Râfizî
şöyle diyor:
“Ehl-i
sünnetin iddiasına göre masiyetlere karşı cezaların tatbik edilmemesi gerekir.
Çünkü zina ve hırsızlık Allah (c.c.)'ın müessir iradesiyle vuku bulmuştur. Buna
göre devlet başkanının hırsızı muaheze etmesi caiz değildir. Onu muaheze ederse
hırsızı Allah (c.c.)'ın iradesini gerçekleştirmesinden alıkoymuş olur. Halbuki
bizden biri iradesinden alıkonursa üzülür. Binaenaleyh Allah (c.c.)'ın her iki
mütenâkızı istemesi gerekir. Çünkü ma'siyet O'nun iradesiyle olduğu gibi,
mâ'siyetten alıkoymak da O'nun iradesiyledir.”
Ey
Râfizî!
Aslında
bu konuyu daha önce açıklamıştık. Yine de açıklamaya devam ederek şöyle
diyoruz:
Allah
(c.c.)'ın takdir ettiği şeyler ancak vuku bulduktan sonra onların takdir
edildiğini bilebiliriz. Vuku bulan bir şeyi de kimse reddedemez. Binaenaleyh
vuku bulan ve cezayı gerektiren birşey vuku bulduğunda bir daha tekerrür etmemesi
için sahibine ceza tatbik edilir. Allah (c.c.)'ın dilediği olur, dilemediği
olmaz.
“Hırsızı
Allah (c.c.)'ın iradesinden alıkoyuyor” şeklindeki sözün yalandır. Çünkü
hırsızı hırsızlıktan alıkoyan henüz meydana gelmemiş olan bir şeyden
alıkoyuyor. Meydana gelmemiş olanı da Allah istememiştir. Bunun içindir ki
birisi, “Allah dilerse şu malı çalacağım” diye yemin eder ve o malı
çalmazsa icma' ile yeminini, bozmuş sayılmaz. Çünkü Allah hırsızlık etmesini
istememiştir. Lâkin kaderiyyecilere göre “İrade” mutlaka “Emir”
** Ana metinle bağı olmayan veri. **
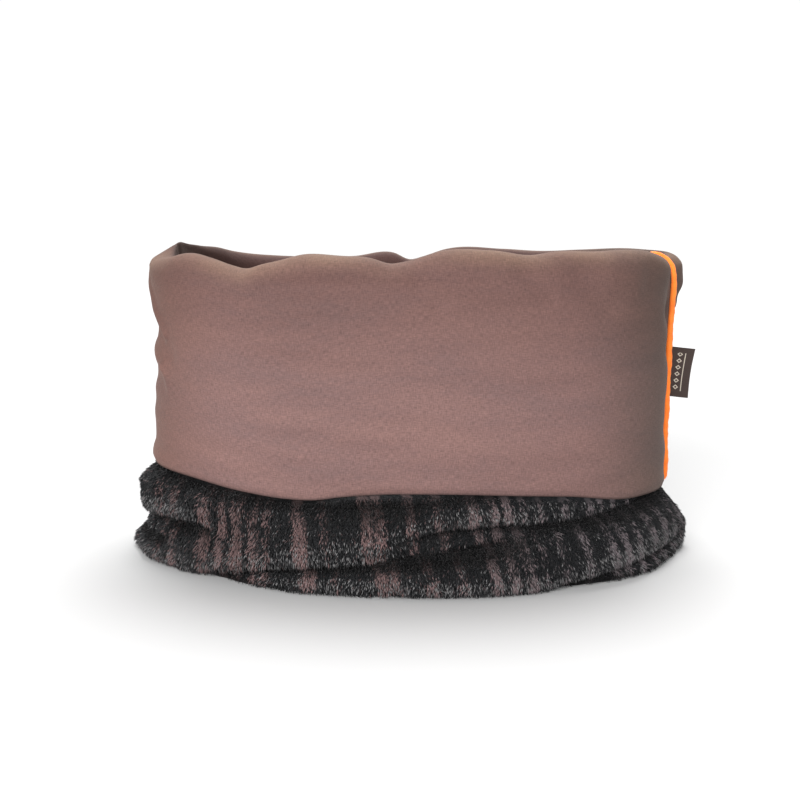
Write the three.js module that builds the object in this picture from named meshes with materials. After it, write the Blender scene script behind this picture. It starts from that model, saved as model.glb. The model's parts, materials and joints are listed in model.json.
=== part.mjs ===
// A plush snuggle sack (a large hand-warming muff with a closed foot), standing upright.
// The padded wall is three layers thick: woven shell, wadding and plush. Its mouth is turned down
// outside into a deep cuff, and the plush body below the cuff is slumped into three stacked folds.
// Millimetres, +Z up, +X towards the seam that carries the label, -Y the front.
// The origin is on the floor, at the middle of the foot.
import * as THREE from "three";

// ---- driving dimensions ----
const CUFF_HALF_WIDTH = 248; // outer face of the shell, seam to seam
const CUFF_HALF_DEPTH = 157; // outer face of the shell, front to back
const OVAL_POWER = 2.3; // superellipse power of the plan: 2 is an ellipse, more is boxier
const RIM_HEIGHT = 276; // crown of the rolled mouth
const HEM_HEIGHT = 80; // lower edge of the turned-down cuff
const SHELL = 1.5; // thickness of the woven shell
const WADDING = 6.7; // thickness of the wadding
const PLUSH = 4.05; // thickness of the knitted plush with its pile
const GAP = 0.3; // clearance between neighbouring layers
const PILE_GAP = 0.15; // half the slit where the cuff's pile meets the wall's pile

const FOLD_COUNT = 3;
const FOLD_CREST = 18; // how far a fold stands outside the cuff's outer face
const FOLD_CREASE = -6; // how far a crease lies inside it
const BASE_PLUSH = 4;
const BASE_WADDING = 9.7;

const PIPING_RADIUS = 3.5;
const PIPING_CORD_RADIUS = 2.5;
const LABEL_LENGTH = 48; // along the seam
const LABEL_DEPTH = 20; // out from the seam
const LABEL_HEIGHT = 138; // lower corner of the label
const LABEL_LEAN = THREE.MathUtils.degToRad(6); // its upper end leans away from the seam
const LABEL_PLY = 0.9;
const LABEL_SLIT = 0.2; // half the space between the label's two plies
const LABEL_CLEARANCE = 1.5; // from the piping, so that the label can swing

// ---- mesh fineness ----
const OVAL_STEPS = 20; // sweep steps along one panel
const RIM_STEPS = 8; // segments over the rolled mouth
const FOLD_STEPS = 6; // segments round one fold
const PIPING_SIDES = 8;

// ---- worked out from the above ----
// Distances in from the outer face of the cuff. The wall mirrors the cuff about the pile slit.
const SHELL_IN = SHELL;
const WADDING_OUT = SHELL_IN + GAP;
const WADDING_IN = WADDING_OUT + WADDING;
const PLUSH_OUT = WADDING_IN + GAP;
const PLUSH_IN = PLUSH_OUT + PLUSH;
const MIDDLE = PLUSH_IN + PILE_GAP;
const WALL_THICKNESS = 2 * MIDDLE;
const RIM_BEND_HEIGHT = RIM_HEIGHT - MIDDLE; // centre of the roll at the mouth
const FOLDS_TOP = HEM_HEIGHT - GAP;
const PIPING_OFFSET = PIPING_RADIUS + GAP; // centre line, out from the shell's face
const FLOOR_TOP = BASE_PLUSH + GAP + BASE_WADDING + GAP + SHELL;

// ---- materials ----
const cloth = (color, roughness) => new THREE.MeshStandardMaterial({ color, roughness, metalness: 0 });
const SHELL_FABRIC = cloth(0x99786f, 0.85);
const PLUSH_PILE = cloth(0x2c2b2e, 0.95);
const WADDING_FIBRE = cloth(0xe6e4de, 1.0);
const PIPING_FABRIC = cloth(0xf07a1e, 0.7);
const PIPING_CORE = cloth(0xdcd8cc, 0.9);
const LABEL_WEAVE = cloth(0x3a302d, 0.8);

const bag = new THREE.Group();

function addPiece(parent, name, geometry, material) {
  const mesh = new THREE.Mesh(geometry, material);
  mesh.name = name;
  parent.add(mesh);
  return mesh;
}

// ---- plan shape ----
const signedPower = (value, power) => Math.sign(value) * Math.abs(value) ** power;

function ovalPoint(angle, inset = 0) {
  const x = (CUFF_HALF_WIDTH - inset) * signedPower(Math.cos(angle), 2 / OVAL_POWER);
  const y = (CUFF_HALF_DEPTH - inset) * signedPower(Math.sin(angle), 2 / OVAL_POWER);
  return new THREE.Vector2(x, y);
}

// One panel's run round the plan, counterclockwise, stopping just short of the seam at each end.
class PanelPath extends THREE.Curve {
  constructor(startAngle) {
    super();
    const seamAngle = Math.asin((GAP / 2 / CUFF_HALF_DEPTH) ** (OVAL_POWER / 2));
    this.start = startAngle + seamAngle;
    this.sweep = Math.PI - 2 * seamAngle;
  }

  getPoint(t, target = new THREE.Vector3()) {
    const p = ovalPoint(this.start + t * this.sweep);
    return target.set(p.x, p.y, 0);
  }
}

const PANELS = { back: new PanelPath(0), front: new PanelPath(Math.PI) };

// Sweeps a wall section along a panel. Section points are [inset, height]: the sweep's own frame
// has its first axis pointing down and its second pointing in.
function sweepPanel(side, sectionPoints) {
  const shape = new THREE.Shape(sectionPoints.map(([inset, height]) => new THREE.Vector2(-height, inset)));
  return new THREE.ExtrudeGeometry(shape, { steps: OVAL_STEPS, extrudePath: PANELS[side] });
}

// ---- sections ----
// Points of the roll over the mouth at one radius, from the outer leg to the inner leg.
function rimArc(radius) {
  return Array.from({ length: RIM_STEPS + 1 }, (_, i) => {
    const a = (Math.PI * i) / RIM_STEPS;
    return [MIDDLE - radius * Math.cos(a), RIM_BEND_HEIGHT + radius * Math.sin(a)];
  });
}

// A layer that goes up the cuff, over the mouth and down the wall, between two insets.
function hairpin(outerInset, innerInset) {
  const over = rimArc(MIDDLE - outerInset);
  const under = rimArc(MIDDLE - innerInset).reverse();
  return [
    [outerInset, HEM_HEIGHT],
    ...over,
    [WALL_THICKNESS - outerInset, HEM_HEIGHT],
    [WALL_THICKNESS - innerInset, HEM_HEIGHT],
    ...under,
    [innerInset, HEM_HEIGHT],
  ];
}

// The slumped plush: a stack of round folds outside, flat inside where it meets the wadding.
function foldedStack() {
  const halfHeight = FOLDS_TOP / FOLD_COUNT / 2;
  const inner = WALL_THICKNESS - PLUSH_OUT;
  const points = [[inner, 0]];
  for (let fold = 0; fold < FOLD_COUNT; fold++) {
    const middle = (2 * fold + 1) * halfHeight;
    for (let i = fold === 0 ? 0 : 1; i <= FOLD_STEPS; i++) {
      const a = (Math.PI * i) / FOLD_STEPS - Math.PI / 2;
      const out = FOLD_CREASE + (FOLD_CREST - FOLD_CREASE) * Math.cos(a);
      points.push([-out, middle + halfHeight * Math.sin(a)]);
    }
  }
  points.push([inner, FOLDS_TOP]);
  return points;
}

function upright(outerInset, innerInset, bottom) {
  return [
    [outerInset, bottom],
    [outerInset, FOLDS_TOP],
    [innerInset, FOLDS_TOP],
    [innerInset, bottom],
  ];
}

// ---- the cuff and the wall behind it ----
function makeCuff() {
  const cuff = new THREE.Group();
  for (const side of ["front", "back"]) {
    addPiece(cuff, `shell_${side}`, sweepPanel(side, hairpin(0, SHELL_IN)), SHELL_FABRIC);
    addPiece(cuff, `wadding_${side}`, sweepPanel(side, hairpin(WADDING_OUT, WADDING_IN)), WADDING_FIBRE);
    addPiece(cuff, `plush_wall_${side}`, sweepPanel(side, hairpin(PLUSH_OUT, PLUSH_IN)), PLUSH_PILE);
  }
  return cuff;
}

// ---- the slumped body ----
function makeFolds() {
  const folds = new THREE.Group();
  const waddingBottom = BASE_PLUSH + GAP + BASE_WADDING + GAP;
  const shellBottom = FLOOR_TOP + GAP;
  for (const side of ["front", "back"]) {
    addPiece(folds, `plush_folds_${side}`, sweepPanel(side, foldedStack()), PLUSH_PILE);
    const wadding = upright(WALL_THICKNESS - WADDING_IN, WALL_THICKNESS - WADDING_OUT, waddingBottom);
    addPiece(folds, `folds_wadding_${side}`, sweepPanel(side, wadding), WADDING_FIBRE);
    const lining = upright(WALL_THICKNESS - SHELL_IN, WALL_THICKNESS, shellBottom);
    addPiece(folds, `pocket_lining_${side}`, sweepPanel(side, lining), SHELL_FABRIC);
  }
  return folds;
}

// ---- the foot: three flat ovals ----
// The panel paths give the oval's corners, so that it clears the swept walls everywhere.
function ovalSlab(inset, thickness) {
  const corners = [];
  for (const side of ["back", "front"]) {
    const path = PANELS[side];
    for (let i = 0; i < OVAL_STEPS; i++) {
      const at = path.getPointAt(i / OVAL_STEPS);
      const along = path.getTangentAt(i / OVAL_STEPS);
      corners.push(new THREE.Vector2(at.x - along.y * inset, at.y + along.x * inset));
    }
  }
  return new THREE.ExtrudeGeometry(new THREE.Shape(corners), { depth: thickness, bevelEnabled: false });
}

function makeFoot() {
  const foot = new THREE.Group();
  const plushInset = WALL_THICKNESS - PLUSH_OUT + GAP;
  const floorInset = WALL_THICKNESS - WADDING_OUT + GAP;
  addPiece(foot, "base_plush", ovalSlab(plushInset, BASE_PLUSH), PLUSH_PILE);
  const wadding = addPiece(foot, "base_wadding", ovalSlab(plushInset, BASE_WADDING), WADDING_FIBRE);
  wadding.position.z = BASE_PLUSH + GAP;
  const floor = addPiece(foot, "pocket_floor", ovalSlab(floorInset, SHELL), SHELL_FABRIC);
  floor.position.z = FLOOR_TOP - SHELL;
  return foot;
}

// ---- piping ----
// Up the right seam outside the cuff, over the mouth and down inside the pocket, in the plane Y = 0.
// Even steps of t end on the corners of the roll, so that the piping follows the shell's facets.
// The left end of the sack has a plain seam with no piping.
const SEAM_STEPS = RIM_STEPS + 2;

class SeamPath extends THREE.Curve {
  getPoint(t, target = new THREE.Vector3()) {
    const step = t * SEAM_STEPS;
    const a = (Math.PI * Math.min(Math.max(step - 1, 0), RIM_STEPS)) / RIM_STEPS;
    const upLeg = Math.max(1 - step, 0);
    const downLeg = Math.max(step - 1 - RIM_STEPS, 0);
    const radius = MIDDLE + PIPING_OFFSET;
    const inset = MIDDLE - radius * Math.cos(a);
    const drop = (upLeg + downLeg) * (RIM_BEND_HEIGHT - HEM_HEIGHT);
    const height = RIM_BEND_HEIGHT + radius * Math.sin(a) - drop;
    return target.set(CUFF_HALF_WIDTH - inset, 0, height);
  }

  getUtoTmapping(u) {
    return u;
  }
}

function ringShape(radius, holeRadius) {
  const circle = (r) =>
    Array.from({ length: PIPING_SIDES }, (_, i) => {
      const a = (2 * Math.PI * i) / PIPING_SIDES;
      return new THREE.Vector2(r * Math.cos(a), r * Math.sin(a));
    });
  const shape = new THREE.Shape(circle(radius));
  if (holeRadius) shape.holes.push(new THREE.Path(circle(holeRadius)));
  return shape;
}

function makePiping() {
  const piping = new THREE.Group();
  const cover = ringShape(PIPING_RADIUS, PIPING_CORD_RADIUS + GAP);
  const cord = ringShape(PIPING_CORD_RADIUS);
  const seam = { steps: SEAM_STEPS, extrudePath: new SeamPath() };
  addPiece(piping, "piping_cover", new THREE.ExtrudeGeometry(cover, seam), PIPING_FABRIC);
  addPiece(piping, "piping_cord", new THREE.ExtrudeGeometry(cord, seam), PIPING_CORE);

  const straight = { depth: FOLDS_TOP - FLOOR_TOP - GAP, bevelEnabled: false };
  const lower = new THREE.Group();
  addPiece(lower, "lower_piping_cover", new THREE.ExtrudeGeometry(cover, straight), PIPING_FABRIC);
  addPiece(lower, "lower_piping_cord", new THREE.ExtrudeGeometry(cord, straight), PIPING_CORE);
  lower.position.set(CUFF_HALF_WIDTH - WALL_THICKNESS - PIPING_OFFSET, 0, FLOOR_TOP + GAP);
  piping.add(lower);
  return piping;
}

// ---- the label: one ribbon folded into a loop, open at the seam ----
function makeLabel() {
  const half = LABEL_SLIT + LABEL_PLY;
  const foldAt = LABEL_DEPTH - half;
  const shape = new THREE.Shape();
  shape.moveTo(0, -half);
  shape.lineTo(foldAt, -half);
  shape.absarc(foldAt, 0, half, -Math.PI / 2, Math.PI / 2, false);
  shape.lineTo(0, half);
  shape.lineTo(0, LABEL_SLIT);
  shape.lineTo(foldAt, LABEL_SLIT);
  shape.absarc(foldAt, 0, LABEL_SLIT, Math.PI / 2, -Math.PI / 2, true);
  shape.lineTo(0, -LABEL_SLIT);
  const ribbon = { depth: LABEL_LENGTH, bevelEnabled: false, curveSegments: FOLD_STEPS };
  const label = new THREE.Group();
  addPiece(label, "woven_label", new THREE.ExtrudeGeometry(shape, ribbon), LABEL_WEAVE);
  const pipingFace = CUFF_HALF_WIDTH + PIPING_OFFSET + PIPING_RADIUS;
  label.position.set(pipingFace + LABEL_CLEARANCE, 0, LABEL_HEIGHT);
  label.rotation.y = LABEL_LEAN;
  return label;
}

bag.add(makeCuff(), makeFolds(), makeFoot());
bag.add(makePiping());
bag.add(makeLabel());

export default bag;
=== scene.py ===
import json
import math

import bpy
import numpy as np
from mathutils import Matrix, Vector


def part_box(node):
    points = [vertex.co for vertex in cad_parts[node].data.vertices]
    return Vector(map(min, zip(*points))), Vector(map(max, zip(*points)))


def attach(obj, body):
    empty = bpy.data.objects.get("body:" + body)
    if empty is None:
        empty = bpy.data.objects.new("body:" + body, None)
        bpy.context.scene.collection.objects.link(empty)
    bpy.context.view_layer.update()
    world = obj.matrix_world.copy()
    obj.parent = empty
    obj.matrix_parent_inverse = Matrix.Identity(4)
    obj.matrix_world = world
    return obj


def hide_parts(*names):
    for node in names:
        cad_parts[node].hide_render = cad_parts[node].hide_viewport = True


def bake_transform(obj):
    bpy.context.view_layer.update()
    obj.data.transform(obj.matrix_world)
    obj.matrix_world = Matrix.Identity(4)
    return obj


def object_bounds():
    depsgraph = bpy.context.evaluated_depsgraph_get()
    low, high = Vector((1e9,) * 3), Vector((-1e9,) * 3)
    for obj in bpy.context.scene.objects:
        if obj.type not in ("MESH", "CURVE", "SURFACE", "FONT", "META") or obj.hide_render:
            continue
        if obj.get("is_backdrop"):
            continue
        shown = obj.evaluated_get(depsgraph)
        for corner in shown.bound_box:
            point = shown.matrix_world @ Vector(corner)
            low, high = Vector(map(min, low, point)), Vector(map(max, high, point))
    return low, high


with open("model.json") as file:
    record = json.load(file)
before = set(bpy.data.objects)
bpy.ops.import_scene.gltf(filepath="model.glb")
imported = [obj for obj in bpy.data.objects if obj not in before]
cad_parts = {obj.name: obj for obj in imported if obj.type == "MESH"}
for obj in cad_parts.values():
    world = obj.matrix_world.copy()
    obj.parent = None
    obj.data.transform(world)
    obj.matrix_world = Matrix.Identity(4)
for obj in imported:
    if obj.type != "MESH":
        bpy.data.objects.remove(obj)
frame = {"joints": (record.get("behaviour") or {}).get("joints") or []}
cad_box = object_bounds()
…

mânâsındadır. Onlar, hırsızlık irade ile oluyorsa, onunla da emredilmiştir,
diye iddia ediyorlar. Halbuki biz yakınen biliyoruz ki, Allah (c.c.) asla
hırsızlığı emretmemiştir. Kim emretmiştir, derse kâfirdir.
Takdir
edilmiş fakat reddi ve izalesi güzel kabul edilmiş şeyler vardır. Hastalık
gibi. Hastalık Allah (c.c.)'ın yaratması olmasına rağmen, Onu tedavi ve başka
yollarla izale etmek ve onu önlemek, yine Allah tarafından bizim için güzel
kabul edilmiştir. Yangına sebep olacak ateşi söndürmek, yıkılmak üzere olan
duvarı yapmak, soğuğu sıcakla, sıcağı gölgeyle önlemek de bunlardandır.
Görülüyor ki bir istek ile bir başka istek önleniyor. Ve bunda hiçbir beis
yoktur.
Rasûlullah
(sallallahu aleyhi ve sellem)'a:
Ya
Rasûlullah! İlaçlarla, okumalarla tedavi görerek korkudan korunmaya çalışırsak
bu yaptıklarımız Allah (c.c.)'ın takdirinden herhangi birşeyi reddeder mi? diye
sormaları üzerine:
“Bu tedbirler de Allah'ın takdiridir”
şeklinde cevab verdiler.
Allah
(c.c.), şöyle buyuruyor:
“Her insan, için, önünden ve arkasından takip eden Melekler vardır; Onu Allah'ın emriyle korurlar...”
(Ra'd: 13/11)
“(Allah) iki
mütenakızı da istemesi gerekir.” şeklindeki iddian hükümsüzdür. Çünkü mütenakız
olan iki şey birbirinin zıddıdır.
Zecir ise, yalnız
vuku bulan ve irade edilenlere mahsus değildir. Aksine geçmişte yapılan kötülüğe
ceza tatbik edilir ve gelecekte olması muhtemel olan kötülüklere de zecir ile
manî olunur.
Cezalandırmayı
gerektiren şey meydana gelmemişse yasaklanan şey meydana gelmemiş demektir.
Bu takdirde yasaklama
mutlak cezalandırma mânâsına değil, teorik bir yasaklamadan ibarettir.